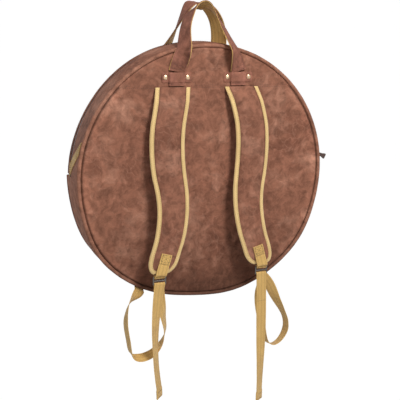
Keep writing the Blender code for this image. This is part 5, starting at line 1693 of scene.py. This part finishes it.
def make_pocket_slider(x, y, z):
    """The slider's two plates with an arch, and a pull with its link, laid over the zip."""
    def block(start, end, half, low, high, round_by):
        ends = (x + start * MM, x + end * MM), (y - half * MM, y + half * MM)
        return soft_block(*ends, (low, high), round_by * MM)

    top, bow = z + 1.3 * MM, z + 1.9 * MM
    arc = [(x + a * 4 * MM, y, bow + 1.3 * MM * math.cos(a * PI / 2))
           for a in np.linspace(-1, 1, 9)]
    shape = without_uvs([
        block(-6, 6, 4.5, z, top, 0.4),
        block(-5, 4.6, 3.6, top, z + 2.3 * MM, 0.4),
        tube(arc, 0.5 * MM, 8, up=(0, 1, 0)),
    ])
    make_piece("pocket_slider_body", shape, "Dark steel", "pocket_slider", ("pocket_slider",))
    hinge, half = z + 4.6 * MM, 0.7 * MM
    ring = [(x - 2 * MM + 2.2 * MM * math.cos(a), y + 2.6 * MM * math.sin(a), hinge)
            for a in np.linspace(0, 2 * PI, 20, endpoint=False)]
    link = tube(ring, 0.55 * MM, 8, closed=True)
    shape = without_uvs([link, block(-30, -3.6, 4, hinge - half, hinge + half, 0.6)])
    make_piece("pocket_pull_tag", shape, "Dark pull", "pocket_pull", ("pocket_pull",))


# The stage


LAMPS = (
    ("key_lamp", (0.38, -1.8, 1.30), 50.0, 0.6),
    ("fill_lamp", (-1.7, -2.2, 0.9), 12.0, 1.6),
    ("back_lamp", (-1.4, 2.2, 0.2), 14.0, 1.6),
)


def make_stage():
    """Make the floor with its backdrop, the lamps and the camera."""
    drop = -sizes().floor_drop
    rows = [(y, drop) for y in np.linspace(-9, 5, 15)]
    bends = np.linspace(0.1, PI / 2, 10)
    rows += [(5 + 3 * math.sin(a), drop + 3 - 3 * math.cos(a)) for a in bends]
    rows += [(8, drop + 3 + k) for k in (1, 3, 6)]
    verts = [(x, y, z) for y, z in rows for x in np.linspace(-11, 11, 12)]
    mesh = bpy.data.meshes.new("floor")
    mesh.from_pydata(verts, [], grid_faces(len(rows), 12))
    mesh.shade_smooth()
    n = Look("Pale floor")
    n.feed(colours().floor[:], n.inputs["Base Color"])
    n.feed(0.9, n.inputs["Roughness"])
    white = n.put("Emission", {"Color": (1, 1, 1, 1), "Strength": 1.06}).outputs[0]
    shader = n.tree.nodes["Principled BSDF"].outputs[0]
    mixed = n.put("MixShader", {0: n.times(n.seen(), 0.93), 1: shader, 2: white})
    n.feed(mixed.outputs[0], n.tree.nodes["Material Output"].inputs["Surface"])
    mesh.materials.append(n.material)
    link_object("floor", mesh)
    world = bpy.data.worlds.new("Studio")
    world.use_nodes = True
    bpy.context.scene.world = world
    w = Nodes(world.node_tree)
    back = world.node_tree.nodes["Background"].inputs
    w.feed(w.stretch(w.seen(), 0.0, 1.0, 0.26, 1.0), back["Strength"])
    back["Color"].default_value = (1, 1, 1, 1)
    for name, place, energy, size in LAMPS:
        lamp = bpy.data.lights.new(name, "AREA")
        lamp.energy, lamp.size = energy, size
        holder = link_object(name, lamp)
        holder.location = place
        aim = Vector((0, 0, BODY_LIFT - 0.05)) - Vector(place)
        holder.rotation_mode = "QUATERNION"
        holder.rotation_quaternion = aim.to_track_quat("-Z", "Y")
    make_camera()


def make_camera():
    """The photograph's camera, as fitted to the bag's round seams."""
    right = Vector((0.9318278, -0.3623831, 0.0193767))
    down = Vector((-0.0655094, -0.2204867, -0.9731876))
    forward = Vector((0.3569390, 0.9055739, -0.2291951))
    matrix = Matrix((right, -down, -forward)).transposed().to_4x4()
    matrix.translation = Vector((-0.6555421, -1.6857708, 0.3576710 + BODY_LIFT))
    data = bpy.data.cameras.new("photo_camera")
    data.sensor_width = 36
    data.lens = 788.418 / 400 * data.sensor_width
    data.clip_start, data.clip_end = 0.05, 60
    camera = link_object("photo_camera", data)
    camera.matrix_world = matrix
    bpy.context.scene.camera = camera
    bpy.context.scene.view_settings.view_transform = "Standard"


# The add-on's operators and panel


def operator(maker, label):
    """An operator class that runs one maker of pieces and has its description."""

    def execute(self, context):
        maker()
        return {"FINISHED"}

    name = maker.__name__
    members = {"bl_idname": "cymbal_bag." + name, "bl_label": label, "__doc__": maker.__doc__}
    return type("CYMBAL_BAG_OT_" + name, (bpy.types.Operator,), {**members, "execute": execute})


OPERATORS = tuple(operator(maker, label) for maker, label in (
    (make_stage, "Stage"), (make_back, "Back"), (make_front, "Front and lid"),
    (make_gusset, "Gusset"), (make_welts, "Piping"), (make_dividers, "Dividers"),
    (make_zip, "Zip"), (make_slider, "Zip slider"), (make_end_tabs, "Zip end tabs"),
    (make_handles, "Handles"), (make_tabs, "Tabs and rivets"), (make_straps, "Shoulder straps"),
    (make_pocket, "Pocket"),
))


class CYMBAL_BAG_PT_panel(bpy.types.Panel):
    bl_idname = "CYMBAL_BAG_PT_panel"
    bl_label = "Cymbal bag"
    bl_space_type = "VIEW_3D"
    bl_region_type = "UI"
    bl_category = "Cymbal bag"

    def draw(self, context):
        layout = self.layout
        for made in OPERATORS:
            layout.operator(made.bl_idname)
        for group in (context.scene.cymbal_bag_sizes, context.scene.cymbal_bag_colours):
            for key in group.bl_rna.properties.keys():
                if key not in ("rna_type", "name"):
                    layout.prop(group, key)


CLASSES = (BagColours, BagSizes, *OPERATORS, CYMBAL_BAG_PT_panel)


def register():
    for made in CLASSES:
        bpy.utils.register_class(made)
    bpy.types.Scene.cymbal_bag_colours = bpy.props.PointerProperty(type=BagColours)
    bpy.types.Scene.cymbal_bag_sizes = bpy.props.PointerProperty(type=BagSizes)


def unregister():
    del bpy.types.Scene.cymbal_bag_sizes
    del bpy.types.Scene.cymbal_bag_colours
    for made in reversed(CLASSES):
        bpy.utils.unregister_class(made)


def main():
    register()
    for made in OPERATORS:
        getattr(bpy.ops.cymbal_bag, made.bl_idname.split(".")[1])()
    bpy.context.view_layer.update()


if __name__ == "__main__":
    main()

_WHAT IS REQUIRED_
Make an exact copy of the listing, including every line.

_TASK OUTPUT_
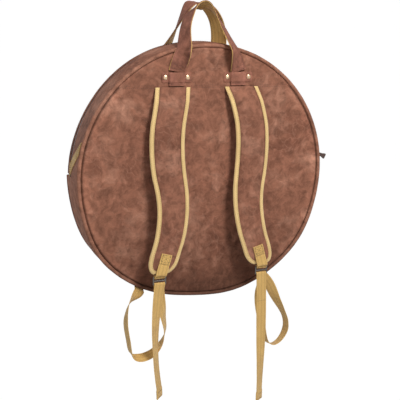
Keep writing the Blender code for this image. This is part 5, starting at line 1693 of scene.py. This part finishes it.
def make_pocket_slider(x, y, z):
    """The slider's two plates with an arch, and a pull with its link, laid over the zip."""
    def block(start, end, half, low, high, round_by):
        ends = (x + start * MM, x + end * MM), (y - half * MM, y + half * MM)
        return soft_block(*ends, (low, high), round_by * MM)

    top, bow = z + 1.3 * MM, z + 1.9 * MM
    arc = [(x + a * 4 * MM, y, bow + 1.3 * MM * math.cos(a * PI / 2))
           for a in np.linspace(-1, 1, 9)]
    shape = without_uvs([
        block(-6, 6, 4.5, z, top, 0.4),
        block(-5, 4.6, 3.6, top, z + 2.3 * MM, 0.4),
        tube(arc, 0.5 * MM, 8, up=(0, 1, 0)),
    ])
    make_piece("pocket_slider_body", shape, "Dark steel", "pocket_slider", ("pocket_slider",))
    hinge, half = z + 4.6 * MM, 0.7 * MM
    ring = [(x - 2 * MM + 2.2 * MM * math.cos(a), y + 2.6 * MM * math.sin(a), hinge)
            for a in np.linspace(0, 2 * PI, 20, endpoint=False)]
    link = tube(ring, 0.55 * MM, 8, closed=True)
    shape = without_uvs([link, block(-30, -3.6, 4, hinge - half, hinge + half, 0.6)])
    make_piece("pocket_pull_tag", shape, "Dark pull", "pocket_pull", ("pocket_pull",))


# The stage


LAMPS = (
    ("key_lamp", (0.38, -1.8, 1.30), 50.0, 0.6),
    ("fill_lamp", (-1.7, -2.2, 0.9), 12.0, 1.6),
    ("back_lamp", (-1.4, 2.2, 0.2), 14.0, 1.6),
)


def make_stage():
    """Make the floor with its backdrop, the lamps and the camera."""
    drop = -sizes().floor_drop
    rows = [(y, drop) for y in np.linspace(-9, 5, 15)]
    bends = np.linspace(0.1, PI / 2, 10)
    rows += [(5 + 3 * math.sin(a), drop + 3 - 3 * math.cos(a)) for a in bends]
    rows += [(8, drop + 3 + k) for k in (1, 3, 6)]
    verts = [(x, y, z) for y, z in rows for x in np.linspace(-11, 11, 12)]
    mesh = bpy.data.meshes.new("floor")
    mesh.from_pydata(verts, [], grid_faces(len(rows), 12))
    mesh.shade_smooth()
    n = Look("Pale floor")
    n.feed(colours().floor[:], n.inputs["Base Color"])
    n.feed(0.9, n.inputs["Roughness"])
    white = n.put("Emission", {"Color": (1, 1, 1, 1), "Strength": 1.06}).outputs[0]
    shader = n.tree.nodes["Principled BSDF"].outputs[0]
    mixed = n.put("MixShader", {0: n.times(n.seen(), 0.93), 1: shader, 2: white})
    n.feed(mixed.outputs[0], n.tree.nodes["Material Output"].inputs["Surface"])
    mesh.materials.append(n.material)
    link_object("floor", mesh)
    world = bpy.data.worlds.new("Studio")
    world.use_nodes = True
    bpy.context.scene.world = world
    w = Nodes(world.node_tree)
    back = world.node_tree.nodes["Background"].inputs
    w.feed(w.stretch(w.seen(), 0.0, 1.0, 0.26, 1.0), back["Strength"])
    back["Color"].default_value = (1, 1, 1, 1)
    for name, place, energy, size in LAMPS:
        lamp = bpy.data.lights.new(name, "AREA")
        lamp.energy, lamp.size = energy, size
        holder = link_object(name, lamp)
        holder.location = place
        aim = Vector((0, 0, BODY_LIFT - 0.05)) - Vector(place)
        holder.rotation_mode = "QUATERNION"
        holder.rotation_quaternion = aim.to_track_quat("-Z", "Y")
    make_camera()


def make_camera():
    """The photograph's camera, as fitted to the bag's round seams."""
    right = Vector((0.9318278, -0.3623831, 0.0193767))
    down = Vector((-0.0655094, -0.2204867, -0.9731876))
    forward = Vector((0.3569390, 0.9055739, -0.2291951))
    matrix = Matrix((right, -down, -forward)).transposed().to_4x4()
    matrix.translation = Vector((-0.6555421, -1.6857708, 0.3576710 + BODY_LIFT))
    data = bpy.data.cameras.new("photo_camera")
    data.sensor_width = 36
    data.lens = 788.418 / 400 * data.sensor_width
    data.clip_start, data.clip_end = 0.05, 60
    camera = link_object("photo_camera", data)
    camera.matrix_world = matrix
    bpy.context.scene.camera = camera
    bpy.context.scene.view_settings.view_transform = "Standard"


# The add-on's operators and panel


def operator(maker, label):
    """An operator class that runs one maker of pieces and has its description."""

    def execute(self, context):
        maker()
        return {"FINISHED"}

    name = maker.__name__
    members = {"bl_idname": "cymbal_bag." + name, "bl_label": label, "__doc__": maker.__doc__}
    return type("CYMBAL_BAG_OT_" + name, (bpy.types.Operator,), {**members, "execute": execute})


OPERATORS = tuple(operator(maker, label) for maker, label in (
    (make_stage, "Stage"), (make_back, "Back"), (make_front, "Front and lid"),
    (make_gusset, "Gusset"), (make_welts, "Piping"), (make_dividers, "Dividers"),
    (make_zip, "Zip"), (make_slider, "Zip slider"), (make_end_tabs, "Zip end tabs"),
    (make_handles, "Handles"), (make_tabs, "Tabs and rivets"), (make_straps, "Shoulder straps"),
    (make_pocket, "Pocket"),
))


class CYMBAL_BAG_PT_panel(bpy.types.Panel):
    bl_idname = "CYMBAL_BAG_PT_panel"
    bl_label = "Cymbal bag"
    bl_space_type = "VIEW_3D"
    bl_region_type = "UI"
    bl_category = "Cymbal bag"

    def draw(self, context):
        layout = self.layout
        for made in OPERATORS:
            layout.operator(made.bl_idname)
        for group in (context.scene.cymbal_bag_sizes, context.scene.cymbal_bag_colours):
            for key in group.bl_rna.properties.keys():
                if key not in ("rna_type", "name"):
                    layout.prop(group, key)


CLASSES = (BagColours, BagSizes, *OPERATORS, CYMBAL_BAG_PT_panel)


def register():
    for made in CLASSES:
        bpy.utils.register_class(made)
    bpy.types.Scene.cymbal_bag_colours = bpy.props.PointerProperty(type=BagColours)
    bpy.types.Scene.cymbal_bag_sizes = bpy.props.PointerProperty(type=BagSizes)


def unregister():
    del bpy.types.Scene.cymbal_bag_sizes
    del bpy.types.Scene.cymbal_bag_colours
    for made in reversed(CLASSES):
        bpy.utils.unregister_class(made)


def main():
    register()
    for made in OPERATORS:
        getattr(bpy.ops.cymbal_bag, made.bl_idname.split(".")[1])()
    bpy.context.view_layer.update()


if __name__ == "__main__":
    main()